Invité à Lyon, l'ex-ambassadeur d'Israël en France, Elie Barnavi, est persuadé que la paix devra être imposée par les Américains. Il dénonce le système politique israélien, étrille sa classe politique et Yasser Arafat, se déclare favorable au partage de Jérusalem. Et confie son sentiment de honte de voir sa démocratie abîmée par la colonisation.

Ambassadeur d'Israël en France entre 2000 et 2002, travailliste, historien, universitaire, Elie Barnavi était l'invité mercredi soir de Galiléo, cercle de cadres et dirigeants d'entreprises du Rhône. Cet homme de paix revient sur les origines du sionisme, la naissance d'Israël, l'échec du processus de paix et confie ses espoirs.

Pourquoi le sionisme est né en Europe

C'est en 1896 que Théodore Herzl publie Der Judenstaat (l'Etat juif). Il est à l'origine d'un fonds national juif destiné à l'achat de terres en Palestine. C'est à Bâle que s'est réuni le premier congrès sioniste.
"Est-ce le "Cadeau de l'Europe aux Juifs", comme le veut la formule Kurt Blumenfel, l'ami de Hannah Arendt ? 9/10e de la population juive vivait en Europe à la fin du 19e siècle. Le sionisme est né à un moment où l'Europe bouillonnait de passions nationalistes, à l'intérieur des grands empires. Les Juifs aussi voulaient l'autodétermination. Mais l'idée d'un Etat spécifique apparaissait alors comme une idée bizarre, une utopie pour beaucoup de Juifs.
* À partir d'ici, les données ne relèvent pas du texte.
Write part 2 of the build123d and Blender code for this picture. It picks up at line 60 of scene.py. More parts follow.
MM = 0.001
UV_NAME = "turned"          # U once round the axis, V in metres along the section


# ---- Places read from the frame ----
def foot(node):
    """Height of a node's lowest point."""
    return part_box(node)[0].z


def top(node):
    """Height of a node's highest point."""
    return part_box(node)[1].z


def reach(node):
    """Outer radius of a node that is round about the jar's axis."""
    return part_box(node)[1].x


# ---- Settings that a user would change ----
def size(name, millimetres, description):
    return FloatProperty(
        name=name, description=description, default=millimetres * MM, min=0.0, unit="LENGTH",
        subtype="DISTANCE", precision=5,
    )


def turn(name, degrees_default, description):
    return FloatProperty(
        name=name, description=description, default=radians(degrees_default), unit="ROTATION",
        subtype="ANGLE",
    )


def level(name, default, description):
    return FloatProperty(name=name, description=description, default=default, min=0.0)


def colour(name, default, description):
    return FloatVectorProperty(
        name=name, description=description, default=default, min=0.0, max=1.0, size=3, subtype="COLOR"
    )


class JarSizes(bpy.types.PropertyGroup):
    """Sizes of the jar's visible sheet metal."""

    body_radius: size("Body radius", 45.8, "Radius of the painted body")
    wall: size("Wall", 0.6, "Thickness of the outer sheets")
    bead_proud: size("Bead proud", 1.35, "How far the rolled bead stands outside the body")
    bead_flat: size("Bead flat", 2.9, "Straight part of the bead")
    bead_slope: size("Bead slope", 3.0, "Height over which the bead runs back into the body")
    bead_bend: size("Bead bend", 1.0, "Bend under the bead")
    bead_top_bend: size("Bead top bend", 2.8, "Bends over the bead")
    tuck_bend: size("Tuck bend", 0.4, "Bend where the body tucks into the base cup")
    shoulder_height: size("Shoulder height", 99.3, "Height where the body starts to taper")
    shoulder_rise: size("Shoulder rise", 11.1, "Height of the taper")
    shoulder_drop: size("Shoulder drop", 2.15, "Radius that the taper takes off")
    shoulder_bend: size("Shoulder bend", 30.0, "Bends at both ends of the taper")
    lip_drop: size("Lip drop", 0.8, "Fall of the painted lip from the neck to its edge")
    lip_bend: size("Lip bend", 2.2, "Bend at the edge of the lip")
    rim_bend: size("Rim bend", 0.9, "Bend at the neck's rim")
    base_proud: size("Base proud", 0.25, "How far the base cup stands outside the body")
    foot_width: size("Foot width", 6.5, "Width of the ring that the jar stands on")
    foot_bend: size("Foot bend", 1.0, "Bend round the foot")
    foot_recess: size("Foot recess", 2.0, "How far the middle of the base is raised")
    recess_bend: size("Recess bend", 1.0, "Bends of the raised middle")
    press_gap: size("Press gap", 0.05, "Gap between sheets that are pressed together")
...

C'est le nazisme qui est à l'origine de l'adhésion massive des Juifs au sionisme".

Le choix de la Palestine pour accueillir les Juifs

Comme le rappelle Jacques Lefebvre, président de Galileo, en 1914, sur les 725 000 habitants qui peuplaient la Palestine, 85 000 seulement étaient juifs. Pourquoi alors avoir choisi la terre de Palestine pour y créer l'Etat Hébreux ?
"D'autres terres ont été imaginées pour accueillir le peuple Juif (Madagascar, l'Argentine...). Mais le choix de la Palestine n'est pas un caprice. C'est là qu'est né le peuple juif, qu'il en a été chassé. La présence juive en Palestine est millénaire. Toutefois, ce n'est évidemment pas la rencontre d'un peuple sans terre à une terre sans peuple. Ca, c'est un mythe. Le sionisme après la Shoah devient une nécessité plus qu'un choix. L'antisionisme règne un peu partout en Europe. Cet affrontement d'un peuple qui n'a pas d'autre choix que de venir et d'un peuple qui est déjà là, c'est une tragédie inévitable".
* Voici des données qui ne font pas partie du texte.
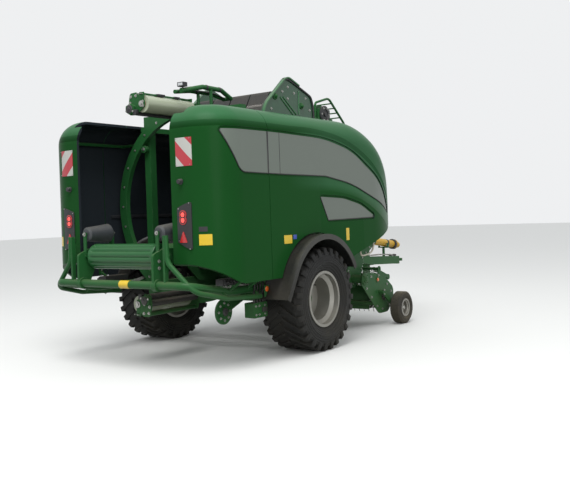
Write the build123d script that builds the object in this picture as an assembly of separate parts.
from build123d import *
import math
import os

os.makedirs("parts", exist_ok=True)

# Combined round baler and bale wrapper, towed. Millimetres, +X forward, +Y left, +Z up.
# Sizes are written from the wheel axle (X = 0) and the ground (Z = 0); save() moves every
# piece by AXLE_X, so that the part's own origin lies under the middle of its box.

# Wheels and axle
TYRE_D = 1200.0
TYRE_W = 550.0
RIM_D = 610.0
TRACK_HALF = 1165.0
LUG_H = 20.0
LUG_COUNT = 27
LUG_W = 34.0
LUG_TURN = 34.0
BEAD_SHARE = 0.80
FLANGE_H = 20.0
HUB_R = 110.0
HUB_IN = -110.0
DISC_Y = -40.0
AXLE_BEAM = 110.0
BEARING_GAP = 0.3
AXLE_Z = TYRE_D / 2

# Side form: the shell of rear panels and doors
PANEL_T = 30.0
SIDE_Y = 1320.0
REAR_FACE_X = -1780.0
FRONT_FACE_X = 2195.0
ROOF_Z = 2760.0
REAR_CORNER_R = 430.0
SHOULDER_R = 280.0
SEAM_X = -900.0
SEAM_GAP = 8.0
EXIT_HALF = 720.0
ROOF_INNER_Y = 850.0
PANEL_BOTTOM_Z = 905.0
DOOR_BOTTOM_Z = 1010.0
DOOR_FRONT_Z = 1420.0
RECESS_D = 14.0
RECESS_EDGE = 26.0
TRIM_T = 4.0

# Wheel arch and fender
ARCH_X = -20.0
ARCH_Z = 620.0
FENDER_R = 735.0
FENDER_T = 12.0
FENDER_LIP = 62.0
FENDER_OUT_Y = TRACK_HALF + 300.0
FENDER_IN_Y = TRACK_HALF - 260.0
ARCH_GAP = 20.0
FENDER_LEG = 355.0
LEG_IN_Y = TRACK_HALF - 65.0

# Wrapping ring and its film dispensers
RING_X = -710.0
RING_W = 60.0
RING_Z = 1760.0
RING_R_IN = 1060.0
RING_R_OUT = 1180.0
FILM_R = 95.0
FILM_CORE_R = 38.0
FILM_L = 750.0
FILM_PITCH_R = 1110.0
GUIDE_R = 45.0
FILM_END = 8.0
END_PLATE_T = 12.0
RING_TURN = 4.0
PRE_ROLLER_R = 30.0
PRE_ROLLERS = [(112, 1020), (165, 1085)]
KIT_BEAM = (140, 1205)
KIT_BEAM_R = 25.0

# Wrapping table
PIVOT_X = -1890.0
PIVOT_Z = 914.0
GUARD_TUBE_R = 42.0
REAR_ROLLER_X = -1730.0
REAR_ROLLER_Z = 1200.0
REAR_ROLLER_R = 140.0
REAR_ROLLER_HALF = 500.0
FRONT_ROLLER_X = -900.0
FRONT_ROLLER_R = 100.0
ROLLER_RIBS = 14
TABLE_ARM_Y = 575.0
CONE_SMALL_R = 78.0
CONE_LARGE_R = 108.0
CONE_Y = 560.0
CONE_Z = 1450.0
CONE_PIN_R = 15.0
PIVOT_SLEEVE_R = 62.0
TABLE_SHAFT_R = 25.0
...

Quelle est l'identité nationale en Israël ?

"Pour les fondateurs, Israël est inspiré des idéaux de la Révolution française, teintés de populisme russe, très à gauche. David Ben Gourion, le premier premier-ministre du pays, n'est pas allé jusqu'au bout en coupant l'identité israélienne de ses racines juives (culturelles et religieuses), car c'était le ciment du vivre ensemble".

L'échec d'Oslo

Le processus d'Oslo est un ensemble de discussions ayant conduit à la poignée de main entre Arafat et Rabin en 1993 et l'instauration de l'Autorité palestinien, sans parvenir à la création d'un Etat spécifique.
"C'était mal fichu. On a imaginé un processus sans lui assigner de but. C'est un peu comme prendre un train sans connaître sa destination. Oslo a souffert de sa complexité : chaque clause conditionnait la suivante. Les extrémistes se sont vus offrir les moyens de détruire le processus, par le terrorisme ou la colonisation. Il n'y avait aussi de contrôle international. Mais ce processus n'est pas un échec total puisqu'il a abouti à une reconnaissance réciproque des deux parties".
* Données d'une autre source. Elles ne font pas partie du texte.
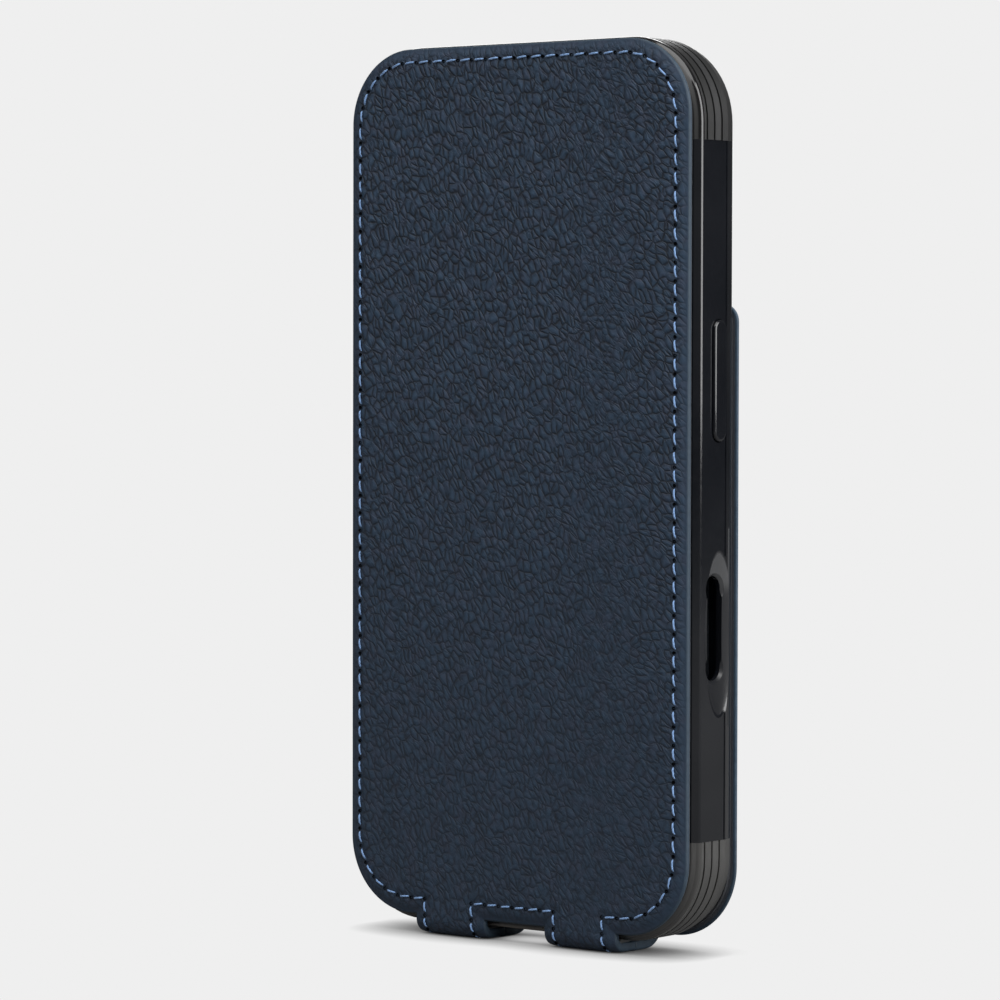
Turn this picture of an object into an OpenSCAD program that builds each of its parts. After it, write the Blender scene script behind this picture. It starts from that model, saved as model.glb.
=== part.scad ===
// Flip-down leather phone case. A bumper tray holds the phone, leather covers the tray's back, and
// a stitched leather flap hangs from two straps that fold under the bottom edge.
// Millimetres. X is to the right seen from the front, Y from the flap to the back, Z up.
// Origin: on the floor under the middle of the standing, closed case.

/* [Phone] */
// Width of the phone in the tray
phone_w = 71.9; // [71:0.1:73]
// Height of the phone
phone_h = 150; // [148:0.1:152]
// Thickness of the phone
phone_t = 8.75; // [8.3:0.05:9.2]
// Corner radius of the phone
phone_corner_r = 13.6; // [13:0.1:14]

/* [Bumper tray] */
// Thickness of the long side walls
side_wall = 1.7; // [1.5:0.05:2]
// Thickness of the top and bottom walls
end_wall = 1.25; // [1.2:0.05:1.5]
// Thickness of the back, lining included
back_t = 1.2; // [1.1:0.05:1.5]
// Height of the front lip above the phone's glass
lip_h = 0.7; // [0.6:0.05:0.8]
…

Yasser Arafat, un chef révolutionnaire, pas plus

"Excellent chef révolutionnaire dans des conditions très difficiles, Arafat n'est pas parvenu à se transformer en homme d'Etat. Il n'est pas devenu en somme un Ben Gourion. Il est coupable d'avoir mis en place 15 milices concurrentes au lieu d'une police unifiée et surtout un système mafieux".

Les Américains, faiseurs de paix ?

L'administration américaine espère impulser en neuf mois une dynamique décisive destinée à relancer le processus de paix. En particulier George Mitchell, représentant spécial du Président américain au Moyen-Orient, se donne deux ans pour réussir à instaurer la paix.
"Seuls les Américains peuvent imposer la paix. Ce sont les seuls dont les Israéliens ne peuvent se passer. Aujourd'hui, personne dans le monde ne règle seul les problèmes. Ici, les deux parties en sont incapables. Je constate l'extrême faiblesse des dirigeants en Palestine et en Israël. La classe politique israélienne est médiocre : elle n'a pas de leader doté d'une vision. Tzipi Livni, c'est quand même pas Ben Gourion.

Surtout nous avons le pire système électoral que l'on puisse imaginer. La proportionnelle intégrale, c'est un simulacre de démocratie. La Knesset est ingouvernable, les petits partis font la loi. Même s'il le voulait, Netanyahou ne pourrait faire avec la paix avec les Palestiniens. Du côté palestinien, c'est évidemment pire avec deux entités improbables antogonistes (ndlr : le Hamas qui contrôle la bande de Gaza et le Fatah qui dirige la Cisjordanie). Il faut donc que les Américains imposent la paix et exercent des contrôles, avec des sanctions à la clé en cas de non respect des engagements".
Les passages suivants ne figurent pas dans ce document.